The Group on its 3rd Summit of the Day. The Cloud Seen in this Image May Be the Only One We Saw That Day
We all arrived at the summit of Bross at around 1:44 pm. The third summit of the day. We were all feeling really great albeit somewhat fatigued, hungry, and thirsty. We took our pictures, shook hands, ate, drank, and kicked back looking at the surrounding mountains and other scenery. Joe took us on a visual tour of the surrounding peaks pointing out all the 14ers and other significant peaks and features. The High Park fire was easily visible. The Waldo and Flagstaff fires had yet to ignite.
Three peaks in one day! That’s the most I have ever climbed. I felt great. It was my first climb of the season and I tagged three 14ers in one hike! That might be old hat for others. But for me its pretty damn cool. I have to think its pretty cool for anyone who loves the mountains.
After a short stay on Bross, Joe gathered up his charges and we headed north west down the saddle towards Lincoln.

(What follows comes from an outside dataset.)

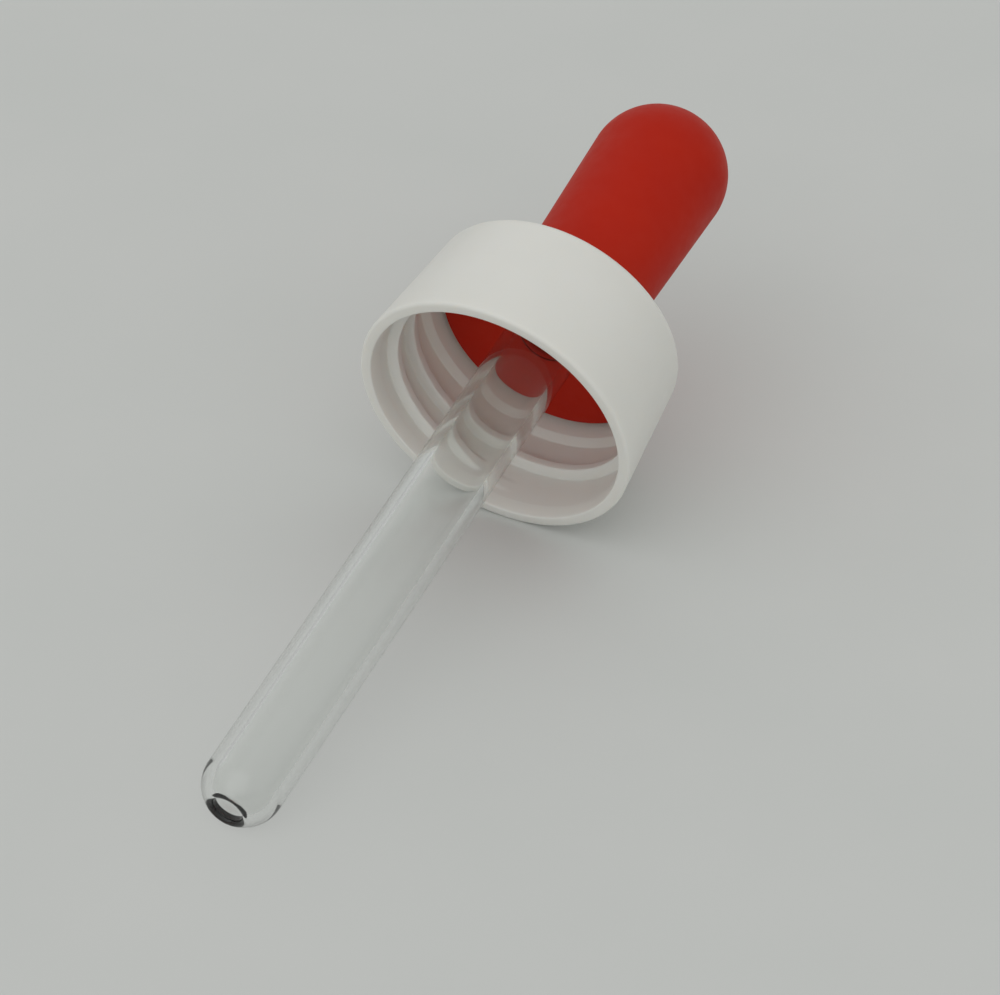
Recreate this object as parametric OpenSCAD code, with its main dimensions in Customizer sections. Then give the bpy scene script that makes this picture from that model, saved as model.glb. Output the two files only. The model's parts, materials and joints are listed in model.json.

At the lowest point on the saddle we headed down the face of the saddle to the east and into Cameron Amphitheater to rejoin the jeep road that we had ascended earlier that morning. Well, a little earlier.
We travelled down the solid face of the the amphitheater being sure to spread out the group to minimize impact to the tundra. We descended from 13,750 on the saddle to 12,760 where we again picked up the mining road. It’s a quick and easy way down if you are going back to Quartzville.
Most people do this hike from Kite Lake. Kite Lake is beautiful and makes picking up all four 14ers, including Mt. Democrat, a little easier. You could get Democrat from Quartzville as well, but the hike would be a little longer.
We descended the mining road back to the Quartzville site and to our cars. The last mile or so of this hike went on, as it always seems to, forever. We arrived back at the cars at around 3:45 pm.
I had climbed all these peaks before so I was not looking on climbing anything new. Just having a great hike with some new folks. If you are looking for a logistically easy, pleasant hike of up to four peaks, then Quartzville is a great and underused alternative. Everyone does Kite Lake. Try Quartzville. Its worth it.